Asentí y la seguí a ciegas obligándome a no pensar en nada que no fuera la naturaleza exótica que nos rodeaba. El paisaje fue cambiando drásticamente a medida que nos acercábamos a la playa. Una vez allí noté que no era una playa para baño, estaba llena de rocas sinuosas y las olas rompían con fuerza. Ella me guio hasta lo que parecía ser una pequeña cueva en medio de las rocas. No era difícil acceder porque había un pequeño sendero que alguien había construido para llegar allí.
—Está húmedo, pero es agradable —dijo y nos metimos a la cueva.
—¿No es peligroso? —pregunté.
—Es inofensiva —respondió—. Antes, cuando la marea subía lo cubría todo... Pero ya no, hace años hubo un derrumbe de una de las montañas que están más al este y cambió todo en esta zona... Esta zona quedó muy alta, se formó como una gran piscina natural y la marea ya no llega con fuerza —explicó.
Asentí.
Ella se sentó sobre una de las piedras salientes y yo lo hice también. Estaba húmeda y fría. Allí dentro la luz se colaba apenas y la vista era impresionante. El ruido del agua rompiendo suavemente con las piedras más abajo funcionaban como sonido blanco y eso siempre me ayudaba a calmarme.
Cerré los ojos.
Ella hizo silencio y yo me perdí en el sonido del ambiente.

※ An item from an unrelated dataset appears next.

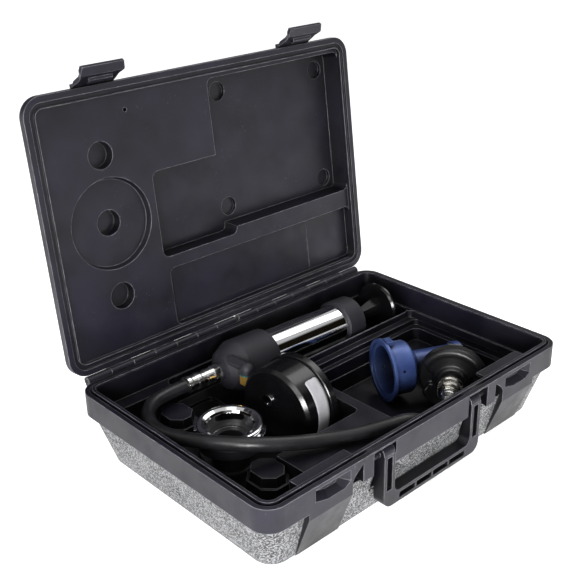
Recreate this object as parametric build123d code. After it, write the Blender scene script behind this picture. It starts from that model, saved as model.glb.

No sé cuánto tiempo estuvimos así, pero cuando abrí los ojos me sentía mucho mejor.
—Gracias —dije y la miré. Ella tenía los ojos cerrados aún y se veía en calma.
—No hay de qué —respondió y los abrió con lentitud—. Vengo aquí cada vez que necesito un poco de paz.
—¿Es una propiedad privada?
—Sí, pero tengo permiso para entrar cuando quiera —añadió.
—Eso es bueno, no me gustaría ir preso ahora mismo...
Ella sonrió y se puso de pie, se sacudió el vestido y se adelantó hacia la parte abierta de la cueva.
—Todos necesitamos una cueva en la que escondernos del mundo cuando necesitamos paz —admitió—. Esta es la mía, y debe de considerarse afortunado porque nunca he traído a nadie aquí —admitió.
—¿No?
—No... No me gusta la idea de que la próxima vez que necesite respirar, haya alguien usurpando mi espacio —añadió.
—No creo que pueda llegar solo hasta aquí, así que ten por seguro que no seré yo —respondí y me puse de pie hasta caminar a su lado—. Es un sitio precioso.
—Lo es...
Hicimos unos minutos de silencio, pero esta vez no eran incómodos como los anteriores.
—Te hace sentir diminuto —continuó—. Es el poder de la naturaleza... A veces necesitamos ponernos en perspectiva... Mirar lo grande y sentirnos pequeños para valorar aquello que damos por sentado...
No supe a qué se refería, pero sus palabras sonaban muy bien así que solo asentí.
—Me gusta sentirme pequeña, ¿sabes? —preguntó—, pequeña ante la inmensidad de la naturaleza... Eso me hace sentir importante...
—¿Sí?
—Sí... porque me parece mágico ser parte de esta postal... Me parece mágico vivir, estar viva en este momento.
Sus palabras eran profundas, pero yo no las comprendía. A mí nada me parecía mágico. Hermoso sí: el paisaje, la naturaleza... pero no mágico.
—Podemos irnos ahora —murmuré luego de un rato—, continuar con tu programa... Siento haberte retrasado.
—No te preocupes... —rio con ironía—. La verdad es que normalmente odio salirme de los planes, pero hoy ha sido bueno parar para respirar... también lo necesitaba.
Asentí porque eso me pareció acertado y la seguí.
Caminaba delante de mí guiándome hacia el vehículo y mis ojos se perdieron indefectiblemente en su trasero. El vestido húmedo se le había pegado a la piel y dejaba a la vista su ropa interior. Me sentía mal por mirarla, pero los ojos se me iban sin que pudiera evitarlo, así que me adelanté para caminar a su lado.
De repente toda la tensión que había entre nosotros desde que nos vimos por primera vez unas horas antes, pareció diluirse en el calor de aquella siesta y algo muy extraño me sucedió. Me di cuenta de que me sentía cómodo en su compañía y eso era extremadamente raro, porque yo no me sentía de esa manera con casi nadie en todo el mundo.